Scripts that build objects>

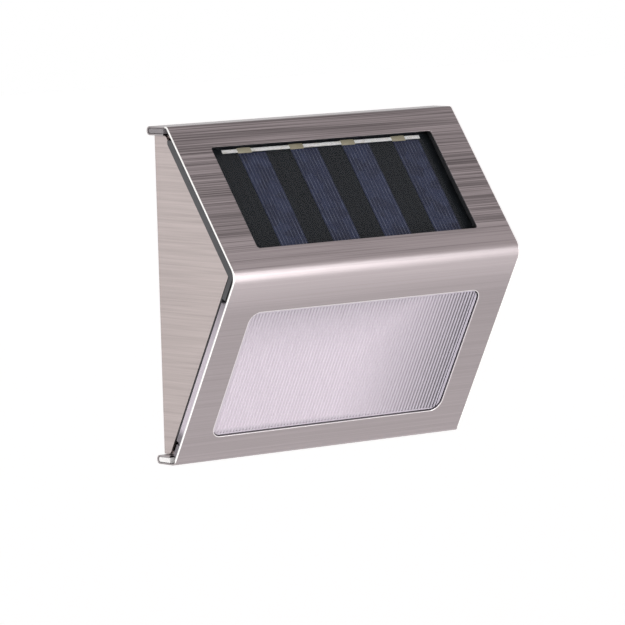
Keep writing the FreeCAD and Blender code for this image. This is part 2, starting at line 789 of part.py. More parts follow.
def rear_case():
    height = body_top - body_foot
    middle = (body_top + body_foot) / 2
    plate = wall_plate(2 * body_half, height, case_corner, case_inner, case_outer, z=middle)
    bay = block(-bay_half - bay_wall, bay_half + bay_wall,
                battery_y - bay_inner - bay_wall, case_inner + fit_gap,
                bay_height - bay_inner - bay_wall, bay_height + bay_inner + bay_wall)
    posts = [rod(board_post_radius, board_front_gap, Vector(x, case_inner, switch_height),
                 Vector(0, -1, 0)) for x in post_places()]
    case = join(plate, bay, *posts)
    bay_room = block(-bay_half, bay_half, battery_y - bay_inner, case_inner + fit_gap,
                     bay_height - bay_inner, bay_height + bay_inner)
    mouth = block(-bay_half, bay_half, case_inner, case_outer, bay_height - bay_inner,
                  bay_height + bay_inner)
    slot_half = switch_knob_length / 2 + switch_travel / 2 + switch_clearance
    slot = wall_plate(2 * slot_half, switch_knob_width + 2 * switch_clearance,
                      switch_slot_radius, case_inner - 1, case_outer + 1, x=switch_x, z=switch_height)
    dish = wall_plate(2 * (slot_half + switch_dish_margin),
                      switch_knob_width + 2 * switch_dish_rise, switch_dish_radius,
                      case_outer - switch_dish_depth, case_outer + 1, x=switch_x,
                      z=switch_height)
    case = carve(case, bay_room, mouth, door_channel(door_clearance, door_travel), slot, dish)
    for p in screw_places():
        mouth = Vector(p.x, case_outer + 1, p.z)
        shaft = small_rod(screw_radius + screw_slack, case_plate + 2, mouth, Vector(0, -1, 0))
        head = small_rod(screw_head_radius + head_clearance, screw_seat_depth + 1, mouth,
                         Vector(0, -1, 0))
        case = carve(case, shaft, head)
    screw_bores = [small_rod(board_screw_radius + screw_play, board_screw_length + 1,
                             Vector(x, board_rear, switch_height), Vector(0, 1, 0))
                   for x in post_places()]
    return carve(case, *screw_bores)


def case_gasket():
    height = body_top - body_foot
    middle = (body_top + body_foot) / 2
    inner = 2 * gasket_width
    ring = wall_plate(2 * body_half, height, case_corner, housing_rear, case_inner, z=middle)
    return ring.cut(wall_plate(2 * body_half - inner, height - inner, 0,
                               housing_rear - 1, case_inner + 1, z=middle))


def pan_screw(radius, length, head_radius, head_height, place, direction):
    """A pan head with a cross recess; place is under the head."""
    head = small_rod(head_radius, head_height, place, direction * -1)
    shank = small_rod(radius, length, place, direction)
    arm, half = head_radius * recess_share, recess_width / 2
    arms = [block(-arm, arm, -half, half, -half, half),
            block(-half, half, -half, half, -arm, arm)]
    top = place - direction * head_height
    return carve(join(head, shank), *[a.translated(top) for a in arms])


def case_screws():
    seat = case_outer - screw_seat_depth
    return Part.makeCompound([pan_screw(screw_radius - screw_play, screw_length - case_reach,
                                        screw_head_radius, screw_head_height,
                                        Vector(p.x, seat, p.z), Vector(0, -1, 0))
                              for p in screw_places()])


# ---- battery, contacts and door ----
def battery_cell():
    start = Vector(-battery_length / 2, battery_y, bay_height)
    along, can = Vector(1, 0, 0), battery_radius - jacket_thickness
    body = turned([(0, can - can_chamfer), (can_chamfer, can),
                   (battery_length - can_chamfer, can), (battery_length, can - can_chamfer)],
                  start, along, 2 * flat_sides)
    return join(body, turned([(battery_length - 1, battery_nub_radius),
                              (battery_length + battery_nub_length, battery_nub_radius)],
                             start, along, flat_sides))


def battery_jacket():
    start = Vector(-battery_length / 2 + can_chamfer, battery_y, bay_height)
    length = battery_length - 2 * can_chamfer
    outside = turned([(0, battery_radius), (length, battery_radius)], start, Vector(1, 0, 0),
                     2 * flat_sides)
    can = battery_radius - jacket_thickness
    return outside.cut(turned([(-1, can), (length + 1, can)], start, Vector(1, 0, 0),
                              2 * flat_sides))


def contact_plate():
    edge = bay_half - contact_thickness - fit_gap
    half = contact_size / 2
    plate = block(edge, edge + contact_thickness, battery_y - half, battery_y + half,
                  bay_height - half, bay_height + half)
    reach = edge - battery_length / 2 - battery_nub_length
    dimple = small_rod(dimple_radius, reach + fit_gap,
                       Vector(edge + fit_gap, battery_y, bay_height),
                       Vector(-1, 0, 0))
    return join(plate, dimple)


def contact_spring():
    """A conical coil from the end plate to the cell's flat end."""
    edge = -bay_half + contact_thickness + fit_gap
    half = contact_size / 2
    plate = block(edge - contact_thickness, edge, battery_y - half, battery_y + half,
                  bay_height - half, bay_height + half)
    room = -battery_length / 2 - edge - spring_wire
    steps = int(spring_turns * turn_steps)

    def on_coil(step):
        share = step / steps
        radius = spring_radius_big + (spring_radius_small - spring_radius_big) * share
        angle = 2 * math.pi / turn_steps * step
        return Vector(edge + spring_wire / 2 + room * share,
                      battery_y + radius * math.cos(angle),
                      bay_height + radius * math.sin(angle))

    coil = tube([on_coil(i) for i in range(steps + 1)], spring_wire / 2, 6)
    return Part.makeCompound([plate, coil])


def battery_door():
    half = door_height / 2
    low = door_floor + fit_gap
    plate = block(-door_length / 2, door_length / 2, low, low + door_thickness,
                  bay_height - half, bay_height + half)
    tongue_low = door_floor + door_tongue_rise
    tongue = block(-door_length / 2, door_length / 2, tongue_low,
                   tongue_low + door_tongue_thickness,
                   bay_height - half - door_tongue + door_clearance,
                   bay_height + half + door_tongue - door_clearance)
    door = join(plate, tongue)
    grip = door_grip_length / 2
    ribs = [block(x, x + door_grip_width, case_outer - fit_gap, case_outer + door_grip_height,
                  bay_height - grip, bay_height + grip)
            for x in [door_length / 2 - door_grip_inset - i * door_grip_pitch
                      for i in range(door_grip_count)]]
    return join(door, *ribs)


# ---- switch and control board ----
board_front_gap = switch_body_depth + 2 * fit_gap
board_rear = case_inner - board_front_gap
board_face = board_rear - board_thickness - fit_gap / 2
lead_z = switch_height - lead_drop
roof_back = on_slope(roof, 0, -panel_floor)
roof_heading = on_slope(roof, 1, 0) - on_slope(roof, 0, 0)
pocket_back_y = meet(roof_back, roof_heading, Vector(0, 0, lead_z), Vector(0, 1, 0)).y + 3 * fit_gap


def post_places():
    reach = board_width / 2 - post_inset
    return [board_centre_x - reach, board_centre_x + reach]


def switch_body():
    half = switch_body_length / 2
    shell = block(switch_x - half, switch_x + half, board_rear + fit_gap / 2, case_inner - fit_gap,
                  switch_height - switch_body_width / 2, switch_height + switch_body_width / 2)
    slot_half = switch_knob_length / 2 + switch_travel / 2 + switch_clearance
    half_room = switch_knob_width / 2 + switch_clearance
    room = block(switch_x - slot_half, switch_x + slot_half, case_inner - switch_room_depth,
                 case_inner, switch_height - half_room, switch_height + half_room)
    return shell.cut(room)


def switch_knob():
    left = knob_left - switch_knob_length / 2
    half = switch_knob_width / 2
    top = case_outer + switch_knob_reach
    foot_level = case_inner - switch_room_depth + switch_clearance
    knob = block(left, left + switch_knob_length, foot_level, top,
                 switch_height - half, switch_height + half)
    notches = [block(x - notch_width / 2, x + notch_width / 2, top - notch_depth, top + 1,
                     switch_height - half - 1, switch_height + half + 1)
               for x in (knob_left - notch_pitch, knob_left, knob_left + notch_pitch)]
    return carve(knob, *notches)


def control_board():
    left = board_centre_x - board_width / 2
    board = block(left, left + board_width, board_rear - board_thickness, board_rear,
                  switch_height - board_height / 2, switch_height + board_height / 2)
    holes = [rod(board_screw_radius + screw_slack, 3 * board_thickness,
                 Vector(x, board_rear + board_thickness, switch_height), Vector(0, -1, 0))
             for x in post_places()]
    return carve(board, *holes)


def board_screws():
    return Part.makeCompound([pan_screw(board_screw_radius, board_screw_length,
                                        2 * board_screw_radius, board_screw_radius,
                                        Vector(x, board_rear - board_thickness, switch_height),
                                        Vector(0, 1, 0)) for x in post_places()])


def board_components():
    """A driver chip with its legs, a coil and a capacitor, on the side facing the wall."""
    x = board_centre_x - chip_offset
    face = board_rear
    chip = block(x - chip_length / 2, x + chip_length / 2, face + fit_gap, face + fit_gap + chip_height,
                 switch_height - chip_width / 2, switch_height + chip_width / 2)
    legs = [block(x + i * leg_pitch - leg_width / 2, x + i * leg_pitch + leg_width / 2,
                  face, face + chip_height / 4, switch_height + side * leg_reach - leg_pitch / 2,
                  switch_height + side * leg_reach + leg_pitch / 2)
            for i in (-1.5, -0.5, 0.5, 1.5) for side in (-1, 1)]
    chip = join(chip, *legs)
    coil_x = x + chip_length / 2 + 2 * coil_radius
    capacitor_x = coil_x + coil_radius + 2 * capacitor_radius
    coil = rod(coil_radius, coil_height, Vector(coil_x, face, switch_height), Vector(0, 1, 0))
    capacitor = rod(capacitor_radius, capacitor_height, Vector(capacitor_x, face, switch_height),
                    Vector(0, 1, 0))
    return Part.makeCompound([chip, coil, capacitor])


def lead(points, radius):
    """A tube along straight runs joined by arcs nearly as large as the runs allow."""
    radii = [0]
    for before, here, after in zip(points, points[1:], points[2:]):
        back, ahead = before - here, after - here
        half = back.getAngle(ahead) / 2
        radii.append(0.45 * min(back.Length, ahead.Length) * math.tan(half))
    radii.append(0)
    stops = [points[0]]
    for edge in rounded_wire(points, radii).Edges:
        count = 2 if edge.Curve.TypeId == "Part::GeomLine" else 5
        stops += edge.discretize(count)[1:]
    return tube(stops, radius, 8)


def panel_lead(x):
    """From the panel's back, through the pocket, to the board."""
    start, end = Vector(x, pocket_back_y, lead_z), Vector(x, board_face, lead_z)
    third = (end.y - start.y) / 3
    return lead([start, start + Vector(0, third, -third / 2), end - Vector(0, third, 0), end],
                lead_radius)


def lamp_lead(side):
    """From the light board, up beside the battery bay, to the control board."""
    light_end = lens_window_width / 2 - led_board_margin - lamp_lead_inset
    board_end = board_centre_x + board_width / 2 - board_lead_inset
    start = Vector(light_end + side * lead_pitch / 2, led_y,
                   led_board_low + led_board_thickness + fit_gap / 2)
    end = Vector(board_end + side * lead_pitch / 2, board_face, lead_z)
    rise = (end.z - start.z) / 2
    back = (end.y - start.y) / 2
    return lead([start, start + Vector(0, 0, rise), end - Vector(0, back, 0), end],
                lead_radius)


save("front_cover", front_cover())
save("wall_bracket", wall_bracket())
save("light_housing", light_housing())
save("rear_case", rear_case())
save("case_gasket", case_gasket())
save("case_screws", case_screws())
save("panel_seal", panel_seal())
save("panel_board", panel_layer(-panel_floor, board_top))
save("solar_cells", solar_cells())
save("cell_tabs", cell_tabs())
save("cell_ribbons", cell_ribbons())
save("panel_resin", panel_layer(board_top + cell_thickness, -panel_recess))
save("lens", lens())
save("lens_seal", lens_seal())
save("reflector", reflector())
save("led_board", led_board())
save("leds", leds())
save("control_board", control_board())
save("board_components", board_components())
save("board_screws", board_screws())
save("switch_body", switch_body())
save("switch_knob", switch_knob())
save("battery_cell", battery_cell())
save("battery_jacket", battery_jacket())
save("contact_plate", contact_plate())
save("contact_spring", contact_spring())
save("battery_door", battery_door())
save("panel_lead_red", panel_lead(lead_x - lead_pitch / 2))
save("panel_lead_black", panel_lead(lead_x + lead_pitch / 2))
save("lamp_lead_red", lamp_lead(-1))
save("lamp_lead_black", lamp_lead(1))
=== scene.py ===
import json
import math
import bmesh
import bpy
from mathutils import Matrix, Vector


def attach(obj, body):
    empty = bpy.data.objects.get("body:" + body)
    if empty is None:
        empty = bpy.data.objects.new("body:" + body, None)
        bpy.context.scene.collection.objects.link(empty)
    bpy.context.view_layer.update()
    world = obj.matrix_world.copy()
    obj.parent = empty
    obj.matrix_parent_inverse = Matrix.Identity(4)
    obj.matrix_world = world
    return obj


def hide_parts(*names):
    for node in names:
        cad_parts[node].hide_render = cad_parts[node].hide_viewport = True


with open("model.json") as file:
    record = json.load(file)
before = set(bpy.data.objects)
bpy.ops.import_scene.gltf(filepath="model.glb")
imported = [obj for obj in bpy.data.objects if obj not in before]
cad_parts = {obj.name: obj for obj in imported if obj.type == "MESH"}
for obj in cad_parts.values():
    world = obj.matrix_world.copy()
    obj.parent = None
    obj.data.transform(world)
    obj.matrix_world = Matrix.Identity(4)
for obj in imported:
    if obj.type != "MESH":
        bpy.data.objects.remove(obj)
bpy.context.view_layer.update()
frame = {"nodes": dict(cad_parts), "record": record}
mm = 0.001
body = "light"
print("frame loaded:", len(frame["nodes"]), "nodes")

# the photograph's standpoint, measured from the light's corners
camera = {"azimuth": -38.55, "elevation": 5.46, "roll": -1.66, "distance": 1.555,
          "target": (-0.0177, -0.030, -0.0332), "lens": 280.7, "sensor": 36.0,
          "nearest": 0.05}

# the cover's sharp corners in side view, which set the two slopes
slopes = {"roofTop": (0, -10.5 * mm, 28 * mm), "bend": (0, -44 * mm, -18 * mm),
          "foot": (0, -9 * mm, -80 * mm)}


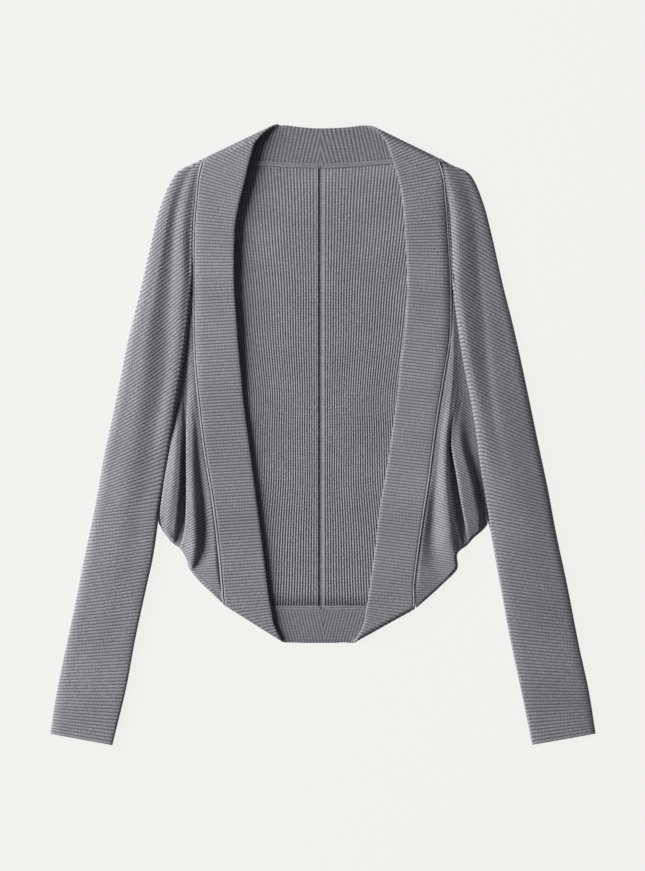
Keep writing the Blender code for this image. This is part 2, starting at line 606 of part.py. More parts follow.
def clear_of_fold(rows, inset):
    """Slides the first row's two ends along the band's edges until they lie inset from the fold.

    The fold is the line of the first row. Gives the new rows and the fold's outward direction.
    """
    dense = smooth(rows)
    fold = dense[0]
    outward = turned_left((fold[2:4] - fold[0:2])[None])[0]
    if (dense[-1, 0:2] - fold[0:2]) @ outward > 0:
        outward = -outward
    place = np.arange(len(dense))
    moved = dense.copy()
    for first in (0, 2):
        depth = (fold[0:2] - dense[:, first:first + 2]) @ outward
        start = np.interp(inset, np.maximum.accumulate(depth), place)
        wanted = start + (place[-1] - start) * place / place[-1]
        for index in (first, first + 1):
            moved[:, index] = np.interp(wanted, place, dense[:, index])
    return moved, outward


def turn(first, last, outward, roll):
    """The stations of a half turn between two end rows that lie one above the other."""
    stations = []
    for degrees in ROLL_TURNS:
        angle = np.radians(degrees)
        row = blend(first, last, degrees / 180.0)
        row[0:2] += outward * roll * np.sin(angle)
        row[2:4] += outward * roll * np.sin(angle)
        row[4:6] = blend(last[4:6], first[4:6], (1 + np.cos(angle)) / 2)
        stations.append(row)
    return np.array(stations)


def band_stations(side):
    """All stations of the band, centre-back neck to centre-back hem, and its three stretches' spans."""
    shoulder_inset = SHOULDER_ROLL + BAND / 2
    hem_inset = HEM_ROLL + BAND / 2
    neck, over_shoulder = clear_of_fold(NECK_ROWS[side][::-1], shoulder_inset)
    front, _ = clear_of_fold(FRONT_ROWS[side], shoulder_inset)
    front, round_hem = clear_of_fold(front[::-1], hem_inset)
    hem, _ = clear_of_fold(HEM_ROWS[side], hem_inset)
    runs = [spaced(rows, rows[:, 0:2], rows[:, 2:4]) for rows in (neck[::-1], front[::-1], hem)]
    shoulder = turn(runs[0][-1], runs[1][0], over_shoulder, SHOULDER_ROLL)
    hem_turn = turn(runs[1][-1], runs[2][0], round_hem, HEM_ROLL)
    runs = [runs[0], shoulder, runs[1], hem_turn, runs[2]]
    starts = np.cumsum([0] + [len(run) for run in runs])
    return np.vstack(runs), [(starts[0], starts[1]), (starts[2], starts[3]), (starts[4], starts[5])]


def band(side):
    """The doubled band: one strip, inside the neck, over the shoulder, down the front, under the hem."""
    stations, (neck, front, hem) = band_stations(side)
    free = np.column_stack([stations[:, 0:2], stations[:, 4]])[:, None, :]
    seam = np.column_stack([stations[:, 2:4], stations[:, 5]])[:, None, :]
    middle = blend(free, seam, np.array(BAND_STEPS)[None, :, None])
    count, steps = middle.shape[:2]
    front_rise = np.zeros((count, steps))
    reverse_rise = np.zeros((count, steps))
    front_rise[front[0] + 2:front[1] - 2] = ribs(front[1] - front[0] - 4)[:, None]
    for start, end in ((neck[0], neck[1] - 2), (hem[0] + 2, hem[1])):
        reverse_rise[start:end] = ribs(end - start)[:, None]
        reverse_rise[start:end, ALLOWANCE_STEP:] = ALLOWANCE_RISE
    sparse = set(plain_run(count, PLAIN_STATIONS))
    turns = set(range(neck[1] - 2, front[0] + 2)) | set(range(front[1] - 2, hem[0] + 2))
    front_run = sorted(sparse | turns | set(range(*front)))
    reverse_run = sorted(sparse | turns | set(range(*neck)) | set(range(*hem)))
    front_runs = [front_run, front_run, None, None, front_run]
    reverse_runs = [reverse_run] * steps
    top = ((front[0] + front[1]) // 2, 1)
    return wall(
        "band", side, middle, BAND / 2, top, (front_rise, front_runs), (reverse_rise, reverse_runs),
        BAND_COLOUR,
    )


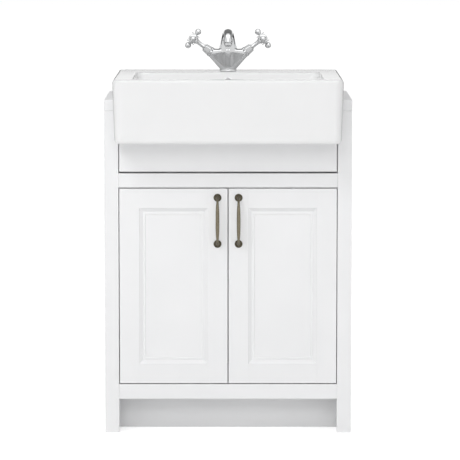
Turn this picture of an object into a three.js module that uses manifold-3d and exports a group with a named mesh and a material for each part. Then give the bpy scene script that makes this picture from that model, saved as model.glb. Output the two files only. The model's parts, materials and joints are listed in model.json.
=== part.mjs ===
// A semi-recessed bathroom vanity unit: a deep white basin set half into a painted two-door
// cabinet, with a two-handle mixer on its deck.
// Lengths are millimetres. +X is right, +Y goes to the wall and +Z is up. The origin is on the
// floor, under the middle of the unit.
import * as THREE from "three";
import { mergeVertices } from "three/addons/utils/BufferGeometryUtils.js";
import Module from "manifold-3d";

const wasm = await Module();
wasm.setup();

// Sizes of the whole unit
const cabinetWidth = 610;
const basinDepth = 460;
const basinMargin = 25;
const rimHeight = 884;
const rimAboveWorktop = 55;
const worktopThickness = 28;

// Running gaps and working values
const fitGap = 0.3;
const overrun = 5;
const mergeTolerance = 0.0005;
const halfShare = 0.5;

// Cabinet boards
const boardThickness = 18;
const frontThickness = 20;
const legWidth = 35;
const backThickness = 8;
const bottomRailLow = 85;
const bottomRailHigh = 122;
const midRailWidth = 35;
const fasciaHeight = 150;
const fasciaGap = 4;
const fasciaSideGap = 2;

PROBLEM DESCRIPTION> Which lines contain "values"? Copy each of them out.

EXERCISE ANSWER>
for obj in cad_parts.values():
// Running gaps and working values